Carlos Augusto Casas, a lo largo de las páginas de su novela, nos va creando cada vez una mayor sensación de incomodidad, de impotencia, a veces con un puntito de desesperación. Es cierto, como os decía al principio de la reseña, que a veces "los malos" y la organización del Ministerio nos resultan reconocibles, similares a otros, pero eso no les resta ni pizca al miedo que causan. Y quizá también sea recurrente el marcado alcoholismo del padre de Julia y de Varona, el veterano periodista, antiguo compañero de este, que parece haberse resignado a vivir anestesiado, a no pensar, hasta que un destello le hace ponerse en marcha de nuevo.

Abundan los diálogos a lo largo de toda la obra, diálogos que fluyen naturales, sin acartonamientos ni demagogias.

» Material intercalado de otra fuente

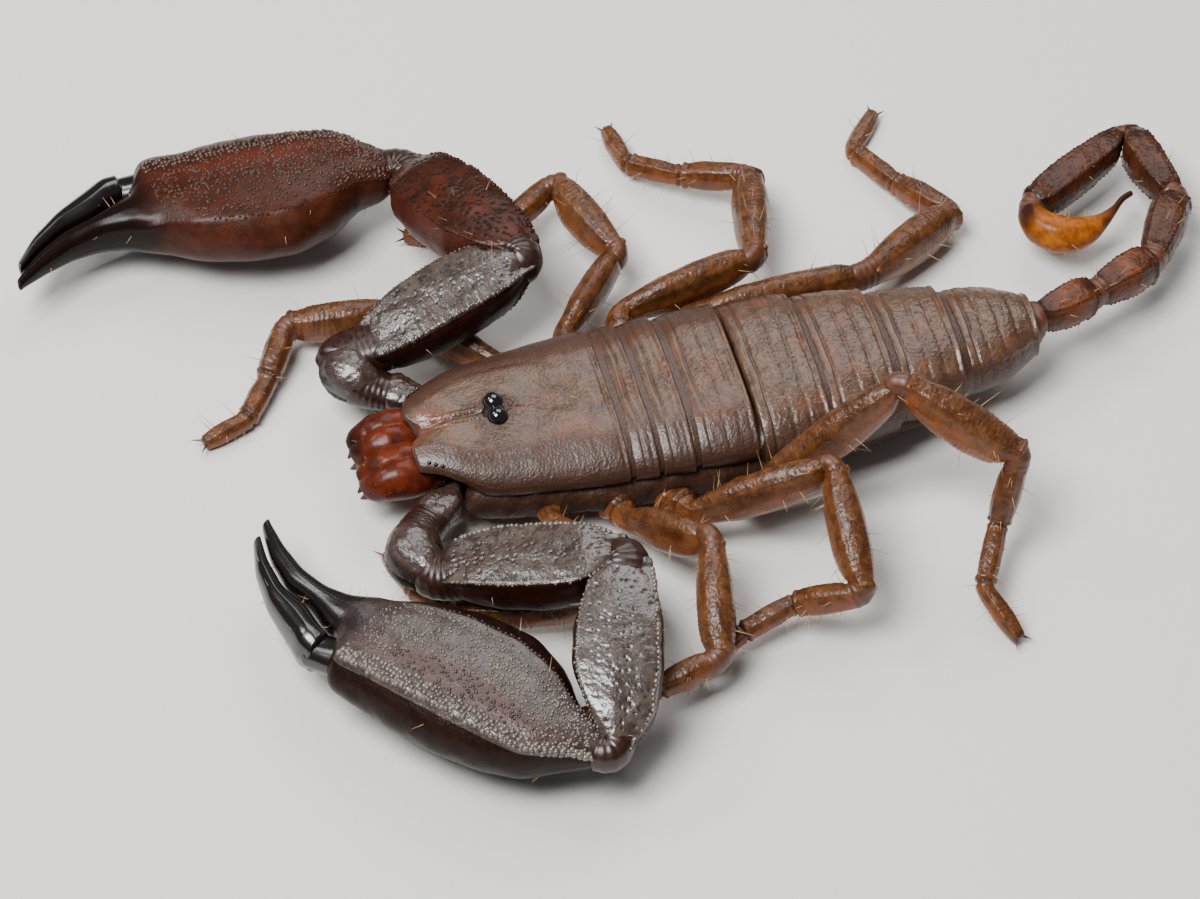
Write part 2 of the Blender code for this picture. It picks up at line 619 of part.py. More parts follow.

Y ellos son los que mejor nos dibujan a los personajes, los que marcan a fuego sus características. La tensión, presente desde las tres primeras páginas, va creciendo sin estridencias pero también sin pausa, provocando una inquietud muy poco cómoda pero fascinante porque no es fácil intuir por dónde nos va a llevar.

El Ministerio de la Verdad tiene muchos y buenos ingredientes para mantenernos pegaditos a sus páginas. Quizá porque, de pronto, recordamos que, si hacemos una búsqueda de sillas de escritorio, nos comenzarán a aparecer decenas de anuncios sobre ellas. O cómo, en ocasiones, nos hemos creído bulos muy bien montados. O por qué las redes nos llevan a esa crispación constante. A veces conviene recordar que un mundo mejor es posible, que lo tuvimos en las manos y lo estamos desguazando a pedacitos. ¿Nos atreveremos a asaltar la habitación 101 del Ministerio de la Verdad para recuperar la libertad?